▶ _Recorded information_:
────────────────────

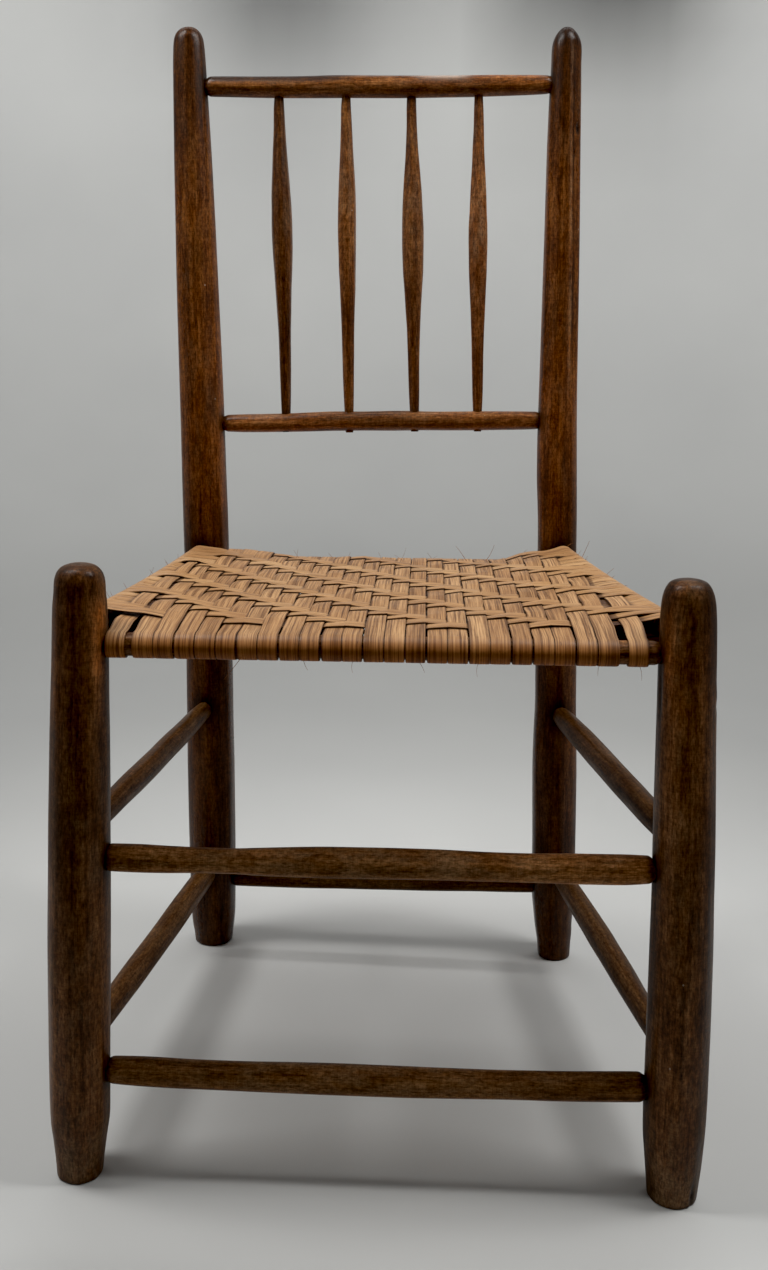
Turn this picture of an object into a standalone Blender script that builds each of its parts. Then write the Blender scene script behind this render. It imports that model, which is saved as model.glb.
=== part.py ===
"""Side chair: four round posts, rungs, a four-spindle back and a woven splint seat.

Metres, +Z up, +Y to the back, +X to the sitter's left as seen from the front.
The origin is on the floor, at the centre of the chair's bounding box.

The frame is held by round tenons in blind round mortises. Where two tenons
enter one post at nearly the same height, each stops short of the other.
The chair is handmade, so each post has its own lean, taper and top.
"""

import math

import bmesh
import bpy
from mathutils import Vector

# ---------------------------------------------------------------- dimensions
SIDES = 16  # facets round a rung, a post or a tenon
GAP = 0.0003  # clearance round and beyond every tenon
SHIFT = Vector((-0.00502, -0.01213, 0.0))  # puts the origin under the centre of the box

# front posts: axis at the floor, axis at the top, (height, radius) from the top down
FRONT_POSTS = {
    "front_post_left": {
        "foot": (-0.2205, -0.1846),
        "top": (-0.2111, -0.1761),
        "profile": [
            (0.4722, 0.0000), (0.4717, 0.0072), (0.4696, 0.0127), (0.4650, 0.0164),
            (0.4580, 0.0183), (0.4500, 0.0190), (0.4400, 0.0200), (0.4150, 0.0209),
            (0.3700, 0.0216), (0.2550, 0.0224), (0.1170, 0.0231), (0.0640, 0.0230),
            (0.0450, 0.0224), (0.0290, 0.0204), (0.0110, 0.0183), (0.0040, 0.0177),
            (0.0000, 0.0166), (-0.0080, 0.0166), (-0.0080, 0.0000),
        ],
    },
    "front_post_right": {
        "foot": (0.2287, -0.1803),
        "top": (0.2285, -0.1723),
        "profile": [
            (0.4664, 0.0000), (0.4660, 0.0070), (0.4642, 0.0126), (0.4602, 0.0163),
            (0.4548, 0.0184), (0.4480, 0.0195), (0.4300, 0.0204), (0.3640, 0.0212),
            (0.2500, 0.0224), (0.1290, 0.0235), (0.0820, 0.0236), (0.0620, 0.0232),
            (0.0340, 0.0211), (0.0120, 0.0191), (0.0040, 0.0184), (0.0000, 0.0172),
            (-0.0080, 0.0172), (-0.0080, 0.0000),
        ],
    },
}

# rear posts: straight and raked from the foot to the seat, then bent back to the top
BEND_START = 0.400  # height where the bend begins
BEND_LENGTH = 0.140  # height over which it turns
RECLINE = 0.052  # how far the top is behind the seat
REAR_POSTS = {
    "rear_post_left": {
        "foot": (-0.1790, 0.1871),
        "seat": (-0.1765, 0.1660),
        "top_x": -0.1980,
        "height": 0.9250,
        "profile": [
            (0.9250, 0.0022), (0.9240, 0.0060), (0.9215, 0.0098), (0.9175, 0.0128),
            (0.9120, 0.0145), (0.9030, 0.0154), (0.8770, 0.0161), (0.8250, 0.0173),
            (0.7500, 0.0185), (0.6600, 0.0197), (0.5820, 0.0205), (0.4950, 0.0209),
            (0.4210, 0.0216), (0.2820, 0.0225), (0.1530, 0.0224), (0.0420, 0.0212),
            (0.0080, 0.0196), (0.0000, 0.0186), (-0.0080, 0.0186),
        ],
    },
    "rear_post_right": {
        "foot": (0.1716, 0.1778),
        "seat": (0.1640, 0.1570),
        "top_x": 0.1698,
        "height": 0.9190,
        "profile": [
            (0.9190, 0.0018), (0.9174, 0.0048), (0.9140, 0.0080), (0.9090, 0.0107),
            (0.9030, 0.0126), (0.8930, 0.0136), (0.8760, 0.0142), (0.8510, 0.0150),
            (0.8020, 0.0158), (0.7000, 0.0168), (0.5850, 0.0178), (0.4930, 0.0187),
            (0.4280, 0.0185), (0.2920, 0.0199), (0.1670, 0.0195), (0.0590, 0.0185),
            (0.0080, 0.0180), (0.0000, 0.0172), (-0.0080, 0.0172),
        ],
    },
}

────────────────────

▶ _Aim_: Reproduce the complete data exactly as presented above.

▶ _Result of this exercise_:
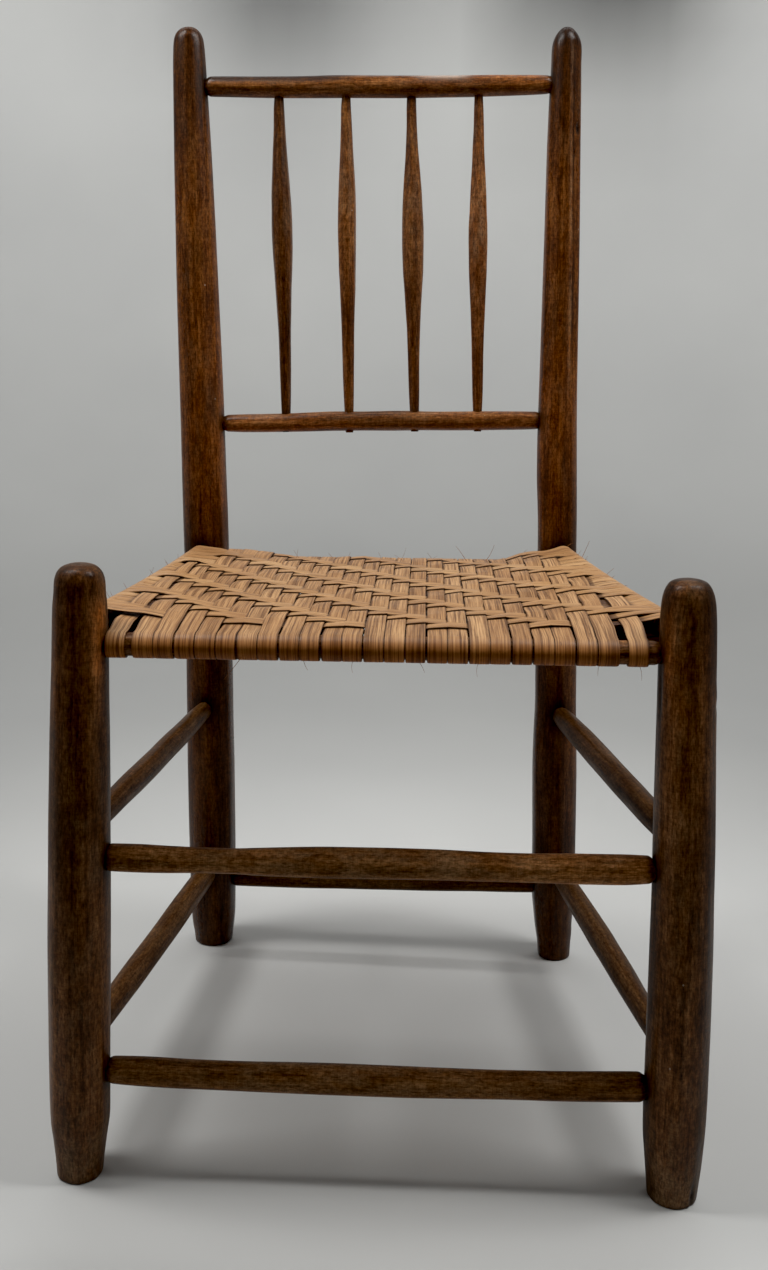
Turn this picture of an object into a standalone Blender script that builds each of its parts. Then write the Blender scene script behind this render. It imports that model, which is saved as model.glb.
=== part.py ===
"""Side chair: four round posts, rungs, a four-spindle back and a woven splint seat.

Metres, +Z up, +Y to the back, +X to the sitter's left as seen from the front.
The origin is on the floor, at the centre of the chair's bounding box.

The frame is held by round tenons in blind round mortises. Where two tenons
enter one post at nearly the same height, each stops short of the other.
The chair is handmade, so each post has its own lean, taper and top.
"""

import math

import bmesh
import bpy
from mathutils import Vector

# ---------------------------------------------------------------- dimensions
SIDES = 16  # facets round a rung, a post or a tenon
GAP = 0.0003  # clearance round and beyond every tenon
SHIFT = Vector((-0.00502, -0.01213, 0.0))  # puts the origin under the centre of the box

# front posts: axis at the floor, axis at the top, (height, radius) from the top down
FRONT_POSTS = {
    "front_post_left": {
        "foot": (-0.2205, -0.1846),
        "top": (-0.2111, -0.1761),
        "profile": [
            (0.4722, 0.0000), (0.4717, 0.0072), (0.4696, 0.0127), (0.4650, 0.0164),
            (0.4580, 0.0183), (0.4500, 0.0190), (0.4400, 0.0200), (0.4150, 0.0209),
            (0.3700, 0.0216), (0.2550, 0.0224), (0.1170, 0.0231), (0.0640, 0.0230),
            (0.0450, 0.0224), (0.0290, 0.0204), (0.0110, 0.0183), (0.0040, 0.0177),
            (0.0000, 0.0166), (-0.0080, 0.0166), (-0.0080, 0.0000),
        ],
    },
    "front_post_right": {
        "foot": (0.2287, -0.1803),
        "top": (0.2285, -0.1723),
        "profile": [
            (0.4664, 0.0000), (0.4660, 0.0070), (0.4642, 0.0126), (0.4602, 0.0163),
            (0.4548, 0.0184), (0.4480, 0.0195), (0.4300, 0.0204), (0.3640, 0.0212),
            (0.2500, 0.0224), (0.1290, 0.0235), (0.0820, 0.0236), (0.0620, 0.0232),
            (0.0340, 0.0211), (0.0120, 0.0191), (0.0040, 0.0184), (0.0000, 0.0172),
            (-0.0080, 0.0172), (-0.0080, 0.0000),
        ],
    },
}

# rear posts: straight and raked from the foot to the seat, then bent back to the top
BEND_START = 0.400  # height where the bend begins
BEND_LENGTH = 0.140  # height over which it turns
RECLINE = 0.052  # how far the top is behind the seat
REAR_POSTS = {
    "rear_post_left": {
        "foot": (-0.1790, 0.1871),
        "seat": (-0.1765, 0.1660),
        "top_x": -0.1980,
        "height": 0.9250,
        "profile": [
            (0.9250, 0.0022), (0.9240, 0.0060), (0.9215, 0.0098), (0.9175, 0.0128),
            (0.9120, 0.0145), (0.9030, 0.0154), (0.8770, 0.0161), (0.8250, 0.0173),
            (0.7500, 0.0185), (0.6600, 0.0197), (0.5820, 0.0205), (0.4950, 0.0209),
            (0.4210, 0.0216), (0.2820, 0.0225), (0.1530, 0.0224), (0.0420, 0.0212),
            (0.0080, 0.0196), (0.0000, 0.0186), (-0.0080, 0.0186),
        ],
    },
    "rear_post_right": {
        "foot": (0.1716, 0.1778),
        "seat": (0.1640, 0.1570),
        "top_x": 0.1698,
        "height": 0.9190,
        "profile": [
            (0.9190, 0.0018), (0.9174, 0.0048), (0.9140, 0.0080), (0.9090, 0.0107),
            (0.9030, 0.0126), (0.8930, 0.0136), (0.8760, 0.0142), (0.8510, 0.0150),
            (0.8020, 0.0158), (0.7000, 0.0168), (0.5850, 0.0178), (0.4930, 0.0187),
            (0.4280, 0.0185), (0.2920, 0.0199), (0.1670, 0.0195), (0.0590, 0.0185),
            (0.0080, 0.0180), (0.0000, 0.0172), (-0.0080, 0.0172),
        ],
    },
}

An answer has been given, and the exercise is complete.